Tampoco el joven presidente del Gobierno que había sustituido a Arias Navarro terminaba de desembarazarse de la etiqueta de haber sido un gris (incluso para muchos mediocre) funcionario del Movimiento que, eso sí, acaparaba desde hacía tiempo gran parte del minutaje televisivo con formas y maneras muy distintas a las de quien había anunciado la muerte del dictador sin ocultar los pucheros. Y probablemente su currículum era muy parecido al de muchos de esos telespectadores que lo veían y escuchaban desde sus hogares, con una trayectoria personal y profesional tan discreta o desconocida como la del político que prometía el cambio.

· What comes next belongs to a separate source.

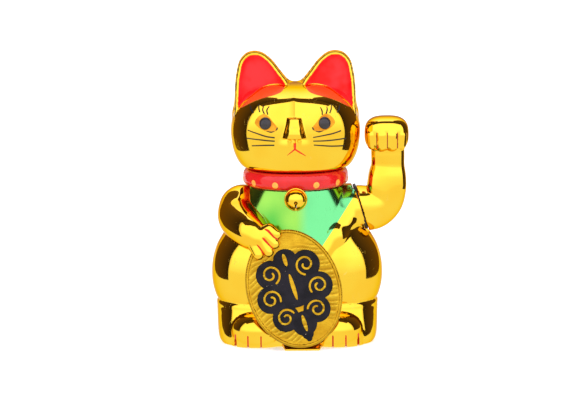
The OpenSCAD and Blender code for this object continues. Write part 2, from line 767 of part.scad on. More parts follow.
body_front_shell();
body_rear_shell();
head_front_shell();
head_rear_shell();
collar();
bell();
bell_clapper();
koban_coin();
coin_ornament();
eye_left();
eye_right();
base_plate();
base_screws();
battery_door();
battery();
contact_spring();
contact_plate();
swing_frame();
frame_screws();
coil_bobbin();
coil_winding();
circuit_board();
transistor();
capacitor();
switch_body();
switch_knob();
lead_positive();
lead_negative();
lead_switch();
coil_leads();
arm_front_shell();
arm_rear_shell();
shoulder_disc();
arm_axle();
axle_clips();
pendulum_lever();
counterweight();
drive_magnet();
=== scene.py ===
"""Beckoning cat figurine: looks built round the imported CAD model. Fields and tables are in millimetres."""

import math

import bmesh
import bpy
import numpy as np
from mathutils import Matrix, Vector
from mathutils.geometry import delaunay_2d_cdt


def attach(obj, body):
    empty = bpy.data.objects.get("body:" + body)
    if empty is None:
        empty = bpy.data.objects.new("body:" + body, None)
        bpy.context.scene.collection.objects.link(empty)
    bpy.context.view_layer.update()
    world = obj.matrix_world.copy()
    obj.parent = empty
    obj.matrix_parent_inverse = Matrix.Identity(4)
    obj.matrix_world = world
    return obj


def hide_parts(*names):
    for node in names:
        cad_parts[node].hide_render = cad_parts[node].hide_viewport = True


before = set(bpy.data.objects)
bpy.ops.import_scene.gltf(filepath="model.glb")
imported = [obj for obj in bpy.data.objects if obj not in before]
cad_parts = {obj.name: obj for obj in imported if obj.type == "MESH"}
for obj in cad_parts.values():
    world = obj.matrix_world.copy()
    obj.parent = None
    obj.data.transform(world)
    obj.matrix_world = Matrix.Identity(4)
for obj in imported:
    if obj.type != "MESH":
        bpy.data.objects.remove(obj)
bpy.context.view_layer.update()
MM = 0.001

# ------------------------------------------------------------------ camera

# the picture's width in millimetres at the cat
VIEW_WIDTH = 323.2609
SENSOR_WIDTH = 36
CAM_DISTANCE = 3.0
CAM_ELEVATION = math.radians(9.0)
CAM_ROLL = math.radians(0.5)
CAM_TARGET = Vector((-1.65, 0, 76.3)) * MM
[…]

Jugando la baza de la moderación, acudiendo a la zona templada de la sociedad, tan reacia a las temperaturas extremas, obtuvo Suárez el éxito político que, sin embargo, no lograría esconder y mucho menos amputar todo lo que de invento artificial tenía su centro al que dieron su confianza, porque con él se sentían más tranquilos, la inmensa mayoría de los españoles. El piloto de la transición supo hacer ver, de una parte, que al contrario de lo que predicaba el rancio y embustero discurso de la caverna, un sistema democrático no era pornografía, libertinaje, delincuencia y anticlericalismo; y de otra, que el modelo que ofertaba -aun habiendo fermentado en el propio caldero del franquismo- no era, como le reprochaba la izquierda, una herencia del régimen que había quedado sepultado el 23 de noviembre de 1975 bajo el granito del Valle de los Caídos.
Eso sí, en el futuro, a la corrosión interna que sufrió UCD como consecuencia de las rivalidades políticas y la lucha por el poder de quienes la integraban se sumó una toma de posiciones más perfilada de los votantes. La sociedad se transformaba a medida que caían las hojas del calendario y a la inercia primera de aglutinarse a la sombra de aquel centro de urgencia y apaños le sucedió la fuerza centrífuga que empujó al electorado a decantarse ya de otra manera en sucesivos comicios: emergió la poderosa maquinaria del PSOE de Felipe González y Alfonso Guerra, que con su desmoche ideológico sedujeron al sector más progresista del centro, lo que se dio en bautizar como centro-izquierda, y la derecha menos montaraz se reconvirtió con tratamientos anticaspa para moderarse y dar a luz eso del centro-derecha. La fragilidad del centro suarista se hizo patente. Sufrió un raspado tan a fondo que quedó absolutamente estéril y sin capacidad para reproducirse. La vitamina política de la que se había nutrido se la quedaron otros, que además la perfeccionaron. O la adulteraron. Su debilidad fue clamorosa con el sucedáneo del CDS. Apenas había alguien al que ese centro le resultase atractivo. Quedó abandonado, vacío.
¿No empezó entonces a ponerse de moda la periferia?